200 MW for projects greater than 25 kWp and commissioned on OPEX basis where bids have been received for just 108 MW from 16 companies – main bidders include Renew, Ujaas, Amplus, Cambridge Energy Resources, Cleanmax and Jakson; and

100 MW for projects up to 25 kWp and commissioned on CAPEX basis where bids have been received for 240 MW from 91 companies – main bidders include Ujaas, Rays Power and Renew.

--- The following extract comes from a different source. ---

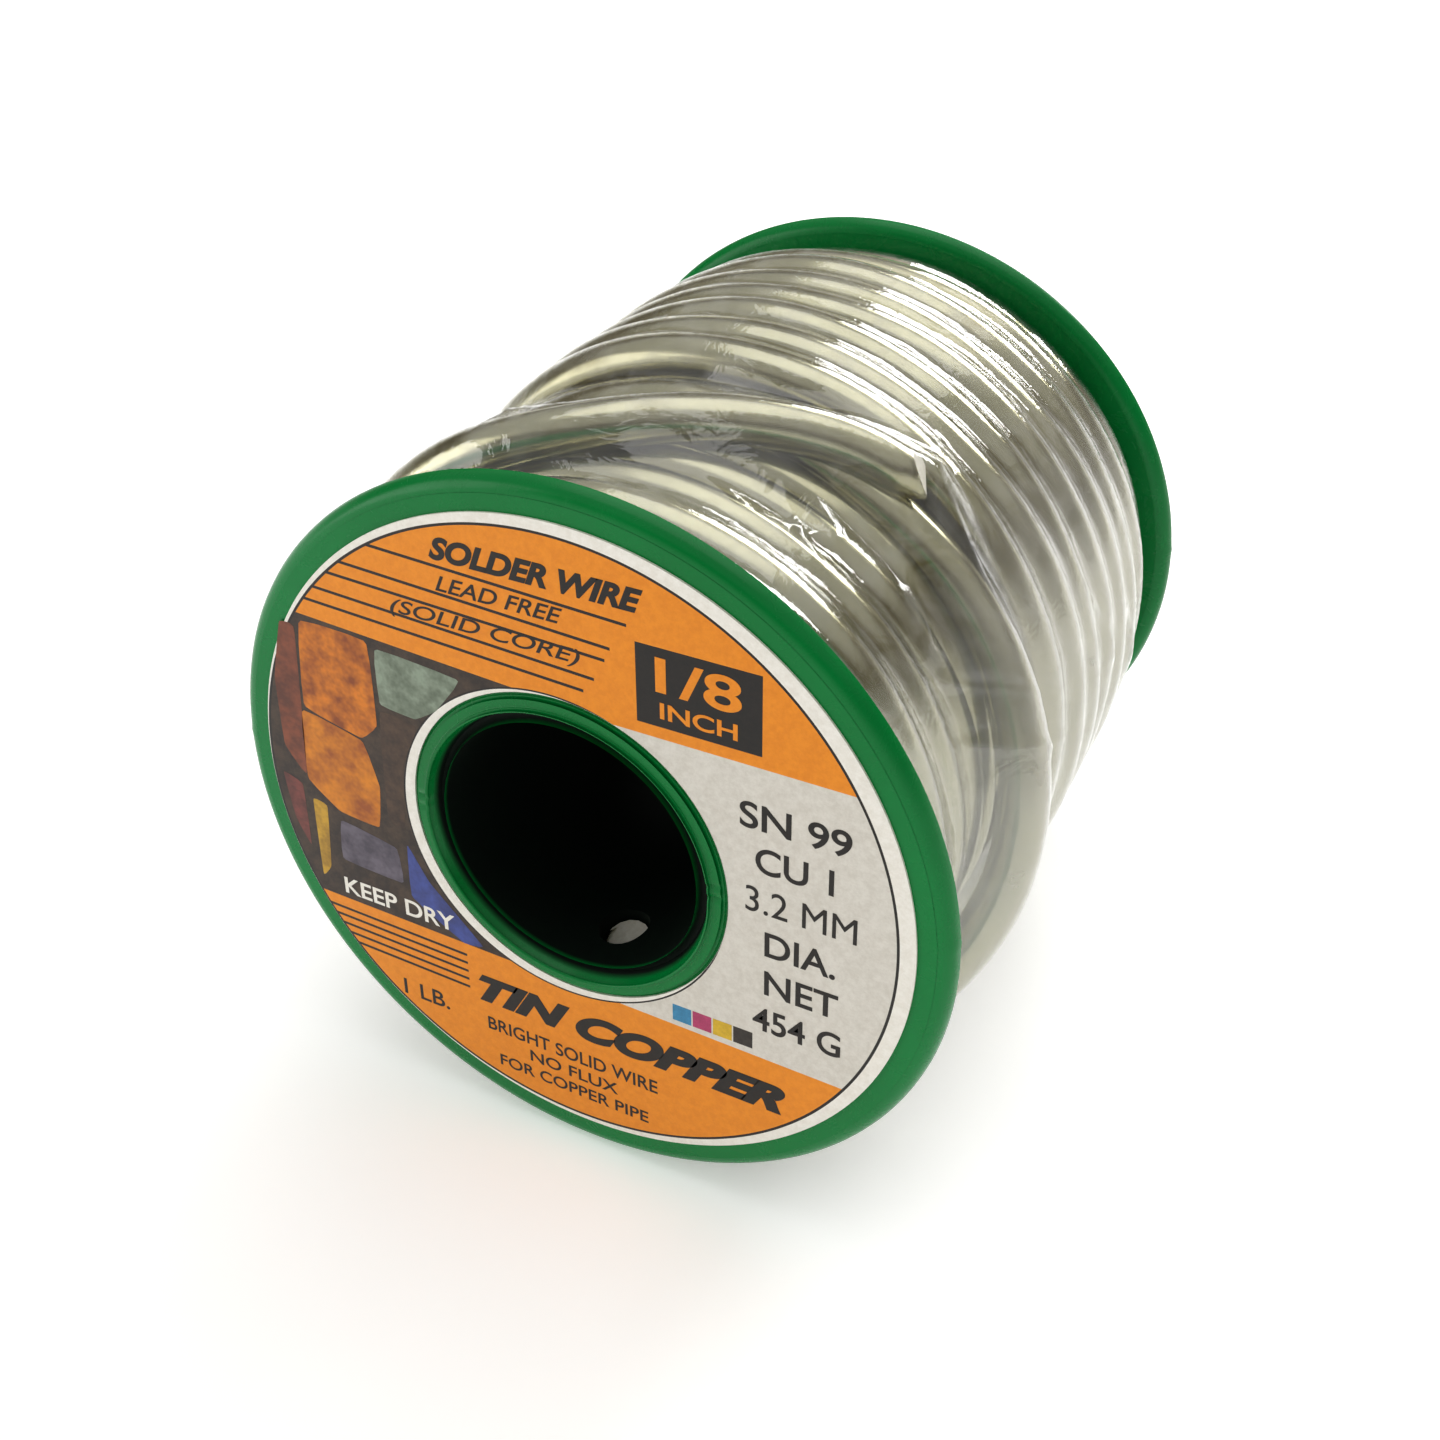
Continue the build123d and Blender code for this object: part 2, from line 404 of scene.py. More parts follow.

BRIDGE TO INDIA had previously pointed out that capacity reserved for sub-25 kWp category was very low as we anticipated a much larger interest for that category (refer). Even though this limit was subsequently increased from 50 MW to 100 MW, this category was heavily oversubscribed. The OPEX category has been understandably undersubscribed as developers’ appetite to offer OPEX model to residential and institutional customers is relatively small.

While there are many large bidders on the list, many prominent rooftop solar names such as Tata Power Solar, Su-Kam, Chemtrols, Vikram Solar and Thermax did not participate in the tender. The most likely reason for this is that the tender conditions are somewhat onerous, in particular the requirement to complete projects within 1 year of subsidy grant, especially as subsidy is available in parallel through state nodal agencies without tendering.

Due to undersubscription in the OPEX category, subsidy is likely to be provided under the tender for only 407 MW capacity. But we believe that the actual installed solar capacity would be much smaller as some inexperienced bidders are likely to struggle to provide the necessary bank guarantees and some other bidders would not be able to execute the capacities they win. The success rate of past subsidy based tenders from SECI has been around 70% but as this tender is much larger than previous tenders, we expect actual success rate to be in the 50-60% range.

Nonetheless, the Indian rooftop market is currently growing at over 100% annually aided by fundamental shift in the sector and this tender will provide a major boost to the residential and institutional market segments.